What the task asks:
What is to be transcribed is the run of lines opening with the one that has "Continue the build123d" and closing with the one that has "return piece", and only that run, exactly.

Data to process:
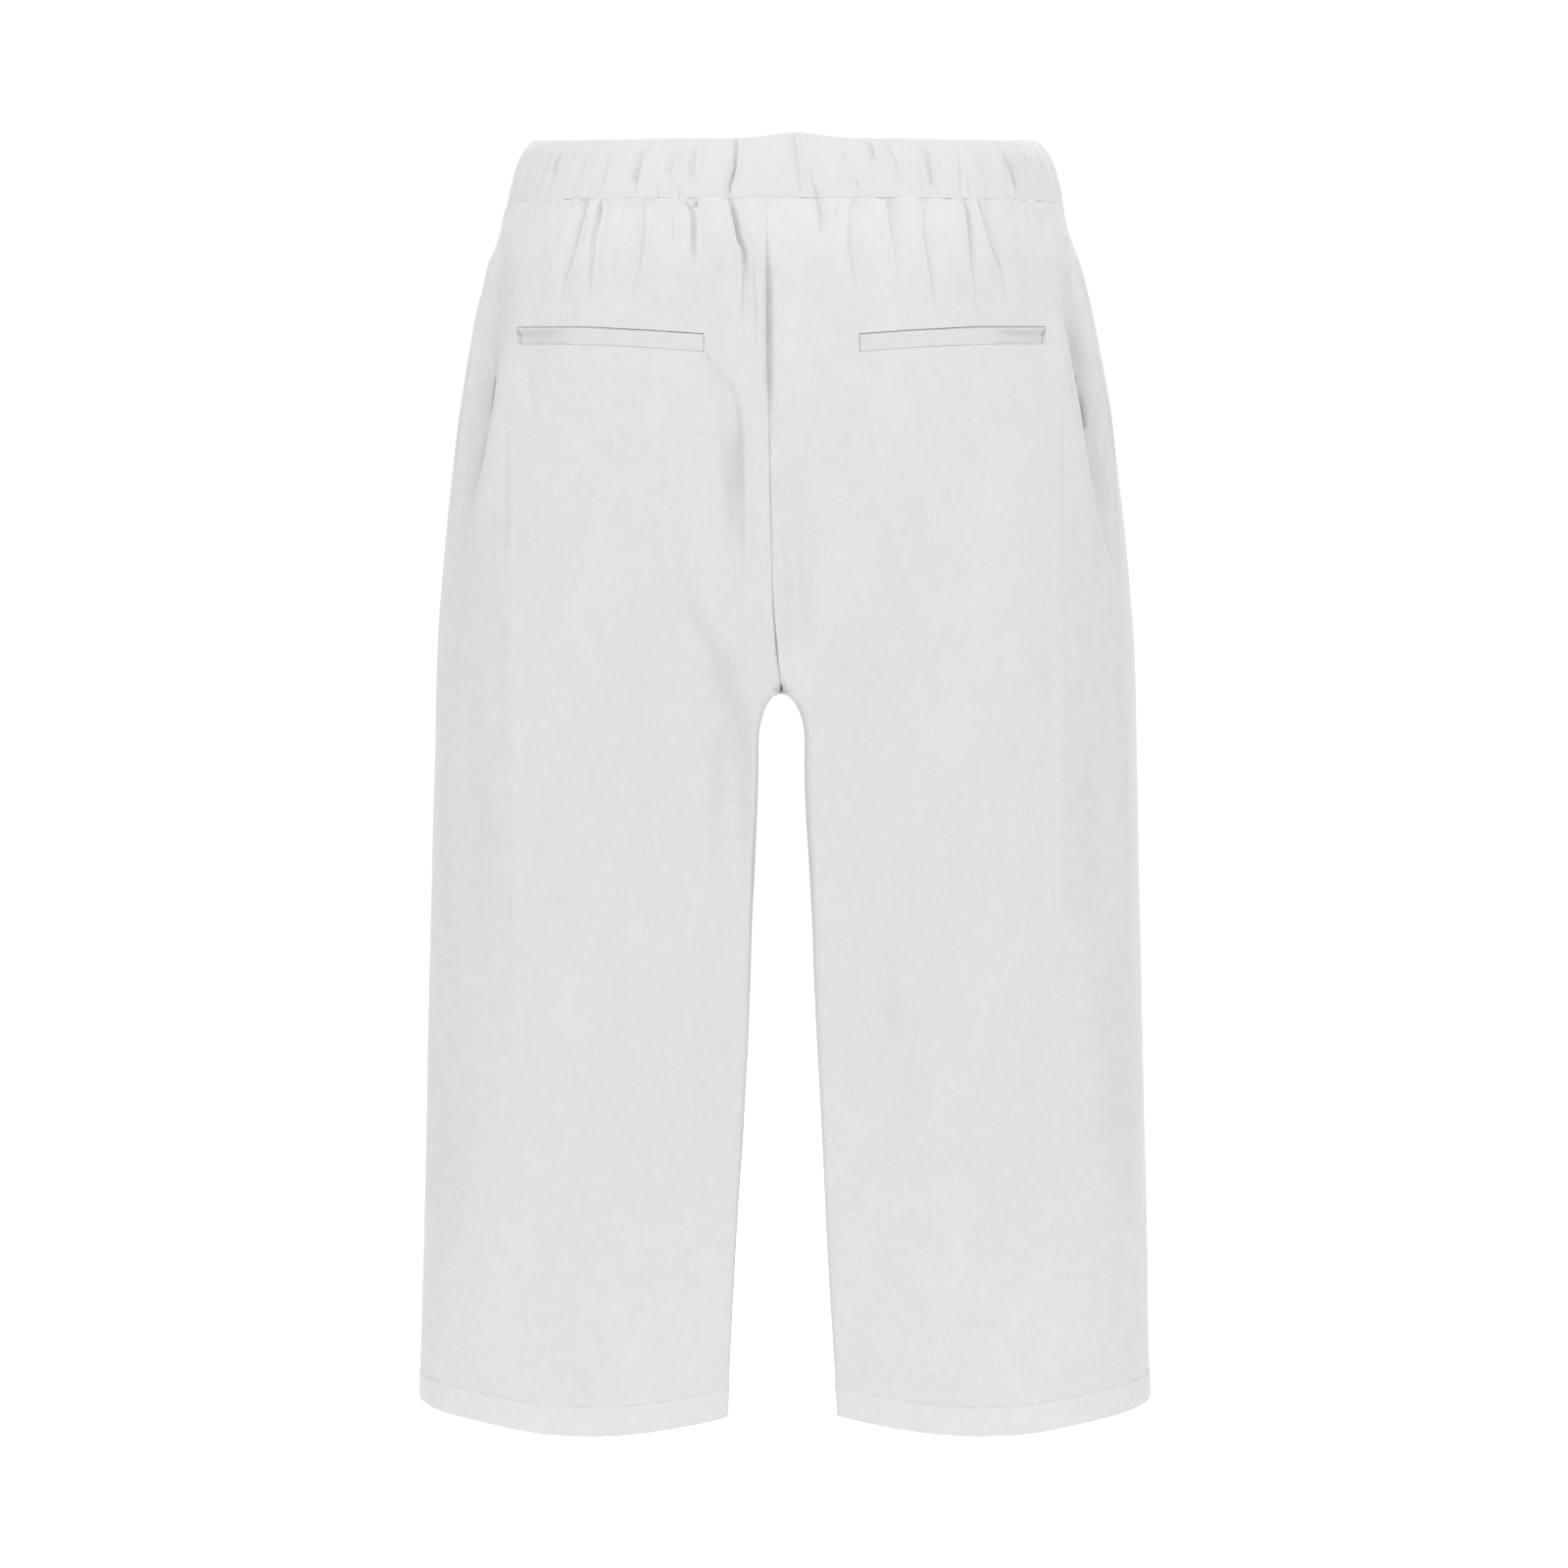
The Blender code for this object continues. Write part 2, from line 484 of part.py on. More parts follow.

...

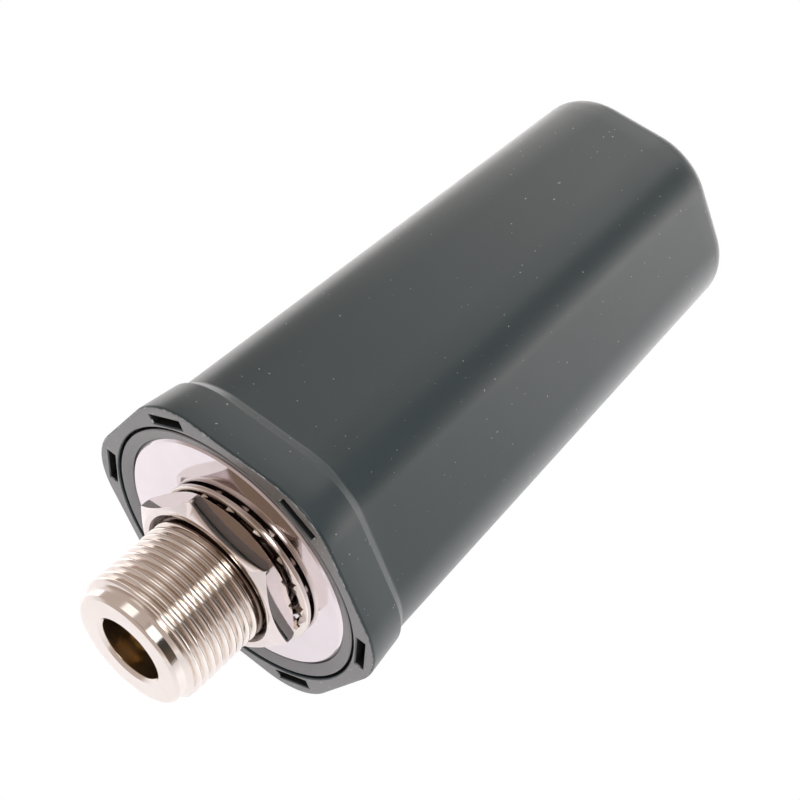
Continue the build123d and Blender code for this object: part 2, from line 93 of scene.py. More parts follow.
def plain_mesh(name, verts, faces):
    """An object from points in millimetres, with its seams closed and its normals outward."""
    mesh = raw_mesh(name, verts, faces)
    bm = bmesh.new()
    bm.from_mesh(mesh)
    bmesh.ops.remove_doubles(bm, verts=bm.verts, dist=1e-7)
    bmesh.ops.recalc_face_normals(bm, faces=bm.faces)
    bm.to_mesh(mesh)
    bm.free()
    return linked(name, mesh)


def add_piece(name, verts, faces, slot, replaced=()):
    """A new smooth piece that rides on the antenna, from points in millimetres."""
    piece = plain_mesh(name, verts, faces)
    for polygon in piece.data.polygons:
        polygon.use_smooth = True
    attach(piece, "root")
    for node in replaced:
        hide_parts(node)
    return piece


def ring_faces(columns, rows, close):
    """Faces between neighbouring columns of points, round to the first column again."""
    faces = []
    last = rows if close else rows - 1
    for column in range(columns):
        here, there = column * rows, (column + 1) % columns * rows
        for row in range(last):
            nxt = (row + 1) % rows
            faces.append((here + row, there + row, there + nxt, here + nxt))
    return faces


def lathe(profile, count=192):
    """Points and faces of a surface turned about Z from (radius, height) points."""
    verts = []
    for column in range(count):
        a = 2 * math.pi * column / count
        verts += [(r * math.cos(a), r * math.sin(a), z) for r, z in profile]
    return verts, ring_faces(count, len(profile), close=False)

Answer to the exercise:
Continue the build123d and Blender code for this object: part 2, from line 93 of scene.py. More parts follow.
def plain_mesh(name, verts, faces):
    """An object from points in millimetres, with its seams closed and its normals outward."""
    mesh = raw_mesh(name, verts, faces)
    bm = bmesh.new()
    bm.from_mesh(mesh)
    bmesh.ops.remove_doubles(bm, verts=bm.verts, dist=1e-7)
    bmesh.ops.recalc_face_normals(bm, faces=bm.faces)
    bm.to_mesh(mesh)
    bm.free()
    return linked(name, mesh)


def add_piece(name, verts, faces, slot, replaced=()):
    """A new smooth piece that rides on the antenna, from points in millimetres."""
    piece = plain_mesh(name, verts, faces)
    for polygon in piece.data.polygons:
        polygon.use_smooth = True
    attach(piece, "root")
    for node in replaced:
        hide_parts(node)
    return piece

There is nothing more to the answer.